矯正歯科の基礎知識

歯を抜かない方法とは

患者さんはもちろんですが、歯科医師も歯を抜かずに矯正できればそれが一番良いと考えています。歯を抜かないことが誰にとっても最善の方法とは限りませんが、抜歯以外の方法でスペースを作る方法についてもご紹介します。

「非抜歯矯正」について

矯正治療で抜歯をせずに歯を並べる、いわゆる「非抜歯矯正」の方法についてご説明します。

非抜歯矯正の方法は主に、

  1. 歯列を拡大する
  2. 奥歯を後方に移動する
  3. 歯の側面を少しずつ削る

の3種類があります。

いずれの方法もメリットとデメリットがあり、また、どんな歯並びでも適用できるというわけではありません。
それぞれの方に向き・不向きがありますので、信頼できる矯正専門医にしっかりと診て頂いたうえで適用できるかどうかを相談してください。
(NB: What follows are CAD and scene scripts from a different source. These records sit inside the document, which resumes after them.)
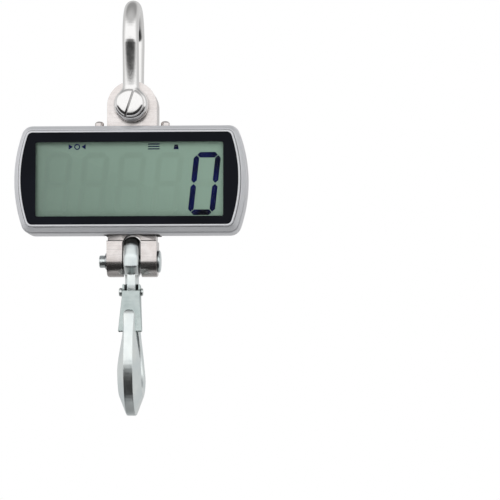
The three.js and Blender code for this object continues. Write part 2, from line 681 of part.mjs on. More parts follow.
function batteryCell(side, row) {
  const start = 1.2;
  const profile = [
    [0, start],
    [CELL_R - 0.4, start],
    [CELL_R, start + 0.5],
    [CELL_R, start + CELL_LENGTH - 2],
    [CELL_R - 0.6, start + CELL_LENGTH - 1.4],
    [2.7, start + CELL_LENGTH - 1.4],
    [2.7, start + CELL_LENGTH],
    [0, start + CELL_LENGTH],
  ];
  const points = side > 0 ? profile : mirrored(profile);
  return turned("x", points, [0, CELL_Y, HOUSING_Z + (row * CELL_PITCH) / 2], 16);
}

function contactPlate(x) {
  return box([x - 0.25, x + 0.25], [TRAY_Y + 1.5, 28], [HOUSING_Z - 15, HOUSING_Z + 15]);
}

function batteryDoor() {
  const plate = alongY(rectangle(DOOR_HALF_W, DOOR_HALF_H, 2.7), [DOOR_FRONT_Y, REAR_Y], 0.4);
  const recess = alongY(rectangle(22, 1.2), [REAR_Y - 0.8, REAR_Y + 1]);
  const body = cut(plate.translate(0, 0, HOUSING_Z), recess.translate(0, 0, HOUSING_Z + 14));
  const holes = [];
  for (const side of SIDES) {
    const at = [side * DOOR_SCREW_X, 0, HOUSING_Z];
    holes.push(rod("y", DOOR_SCREW_R + FIT, [0, 50], at, 12));
    holes.push(rod("y", DOOR_HEAD_R + FIT, [REAR_Y - 1, 50], at, 20));
  }
  return cut(body, ...holes);
}

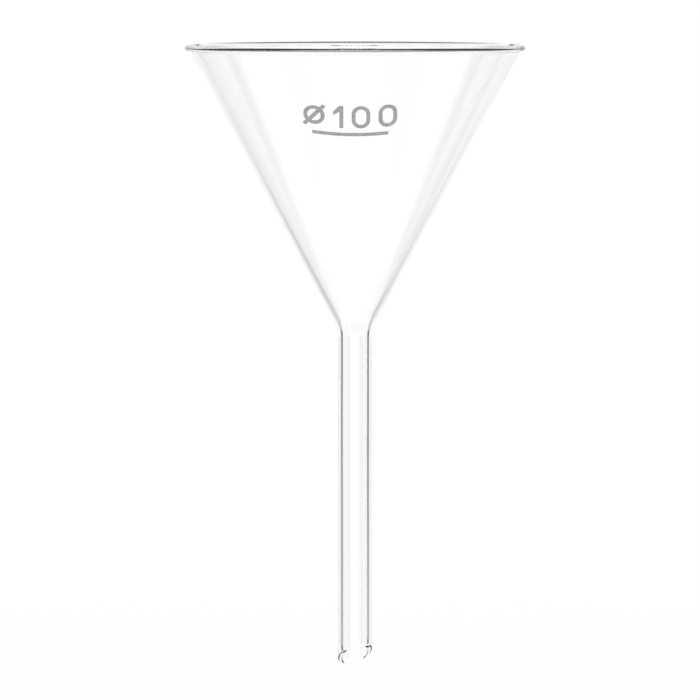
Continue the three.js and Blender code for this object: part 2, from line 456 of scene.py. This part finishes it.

※歯の隙間が大きいなど、抜歯をしなくても歯がきれいに並ぶための十分なスペースがある場合は、上記の方法を必要としないこともあります。

歯列を拡大する(顎を広げる)方法

最も多くおこなわれている方法は、歯列を側方に拡大し、顎を広げてスペースを作る方法です。

歯列を拡大する方法

床矯正装置

歯列を側方拡大するには、「床矯正装置」と呼ばれる装置を使用します。
入れ歯のような装置を装着し、中央にあるネジを少しずつ巻いていくと中央部が左右に広がり、歯列を側方に拡大することができます。

側方拡大方式のメリット

  • 歯を抜かずに矯正をおこなうことができます。
  • 特に成長期の子供の場合、顎の発育をコントロールすることにより、非抜歯で治療できるケースが多くなります。
  • もともと歯列の幅が狭い人や、歯が内側に倒れているようなケースに向いています。

側方拡大方式のデメリット

  • 歯列を側方に拡大するため歯列が大きくなり、歯が前に出て突出した口元になり顔貌が悪くなったり、唇が閉じにくくなることがあります。再治療を希望する方が多いパターンです。
  • 拡大できる幅には限界があるため、どんな歯並びでも対応できるわけではありません。
  • 無理に多量に拡大したような場合は、後戻りが起きやすくなります。

奥歯を後方に移動する方法

奥歯を後方(奥側)に移動させてスペースを作り、歯を並べる方法です。

奥歯を後方移動する方法

後方移動装置

奥歯を後方移動するには、移動のための装置を使用します。
右の写真は、床矯正装置を使って後方移動をしている例です。
他にもヘッドギアや、インプラントアンカー、その他の装置を使用する方法があります。

後方移動方式のメリット

  • 歯を抜かずに矯正をおこなうことができます。
  • 側方拡大方式よりも、口元の突出感をおさえることができます。

後方移動方式のデメリット

  • 口腔内の奥行には限界があり、後方移動できる幅は限られているため、どんな歯並びでも対応できるわけではありません。
  • 埋伏した親知らずがある場合には移動できないため、親知らずを抜歯する必要があります。

歯の側面を削る方法(ストリッピング)

歯の外側のエナメル質をわずかに削って(ストリッピング)、歯の幅を少しずつ小さくして歯を並べる方法です。ディスキング、スライシングともいわれ、「部分矯正」でよくおこなわれる方法です。

ストリッピング

ストリッピングのメリット

  • 歯を抜かずに矯正をおこなうことができます。
  • 歯列全体を移動させないので、前歯だけを短期間で整えることができます。ガタガタの程度が軽度で、抜歯するほどではない症例でよくおこなわれます。

ストリッピングのデメリット

  • 歯を削れる量はわずかなので(歯の片側の0.5mm程度・1本の歯につき1mm程度)、削ってできるスペースは限りがあり、どんな歯並びでも対応できるわけではありません。軽度の不正咬合にのみ適用できます。
  • 奥歯の噛み合わせ自体が不正の場合には、それを改善することはできません。
  • 歯の外側のエナメル質を削るため、歯が弱くなる可能性があります。(通常は大きな影響は出ない範囲で削ります)
  • 歯の側面を削るため、歯がやや縦長になります。
  • 子供には適用できません。